Brown, who held the rest of her caucus together on the issue, said she doesn't expect the dispute to overshadow the session ahead. She also discounted Sheldon, calling him "a DINO, a Democrat in Name Only."

The Republicans open another front today in their public-relations battle. Their activists plan a rally of anywhere from 500 up to a few thousand people near the Capitol's Tivoli Fountain at 10:30 this morning, Thurston County GOP Chairman Steve Matthews said.

State Republican Chairman Chris Vance is among the speakers lined up, along with former gubernatorial candidate John Carlson and others.

Matthews called it a revote rally, not a Rossi rally though Republicans did not embrace the revote idea until after a third count of ballots last month erased Rossi's lead and gave the win to Gregoire.

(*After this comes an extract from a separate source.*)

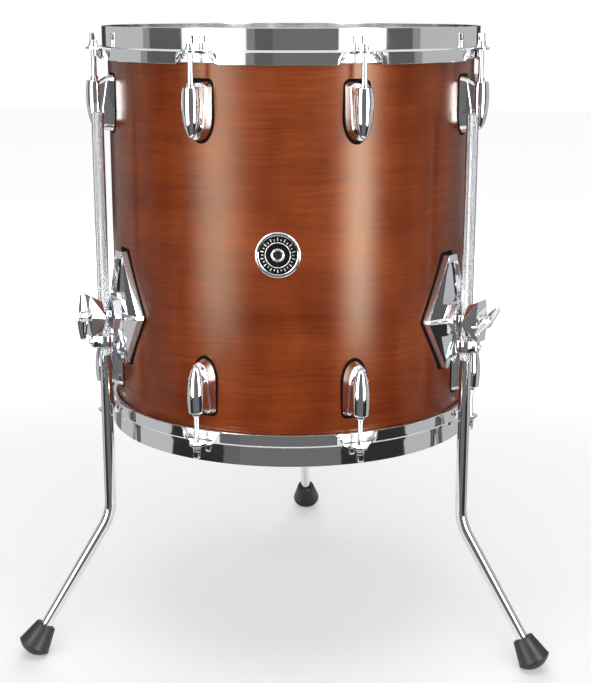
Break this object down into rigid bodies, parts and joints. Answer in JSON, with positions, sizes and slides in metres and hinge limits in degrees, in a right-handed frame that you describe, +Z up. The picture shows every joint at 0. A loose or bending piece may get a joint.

Democrats plan to rally in support of Gregoire at the same time near the totem pole northeast of the Capitol. State Democratic Party Chairman Paul Berendt predicted 400 to 500 people for what he described as a welcome to the new governor-elect and support for her inauguration.

Another group calling itself ReVoteWa.com, has sponsored a petition campaign via the Internet. Organizer Sharon Gilpin, who lives on Bainbridge Island and earlier advised the Rossi transition team as a consultant, said she hopes to have more than 200,000 signatures by today.

Gilpin plans to give legislative leaders copies of the petition-signers' names and cities. "It's meant as political pressure and the will of a lot of people for the Legislature to shed some partisanship and do revoting," she said.

"The voters really have lost faith," Gilpin said, adding that she got involved because "this election offends my sense of democracy."

In the past week, the GOP has made a big deal out of the disparity between the number of votes cast in the election and the number of names of voters that elections officials particularly in King County have been able to provide.

Election officials say it's normal not to have a perfect match, because some voters participate using federal write-in ballots and other voters are enrolled in an address confidentiality program that protects their identities.

King County officials have downplayed the concerns, but they have admitted other problems. For instance, 348 provisional ballots cast by voters showing up at wrong precincts Nov. 2 were fed directly into vote-counting machines before being validated.

State GOP Chairman Vance pointed to other problems Monday. He said King County's claim of a disparity of 1,217 names and votes comparable to the county's numbers in 2000 is itself in error. The actual number is closer to twice that, Vance said.

Activists say the public at large is getting "steamed," to use the words of Debbie Swecker, who led Rossi's campaign in Thurston County and wants a new election.

"I think if there's a revote, I think definitely Dino will be put in and he'll have a mandate," said Swecker, whose husband is Sen. Dan Swecker of Rochester. "At this point, so many people are mad and wanting to be part of cleaning up this mess, it's actually helping us quite a bit. People are pretty steamed about this. A lot of them are people who voted for Gregoire."

Despite the commotion, lawmakers such as House Majority Leader Lynn Kessler, D-Hoquiam, say they don't expect a backlash if they don't call for an election.

"I don't really think so because I think everyone has county auditors in their district who have certified the election," Kessler said. "It's been certified by Republican and Democratic auditors around the state and the secretary of state."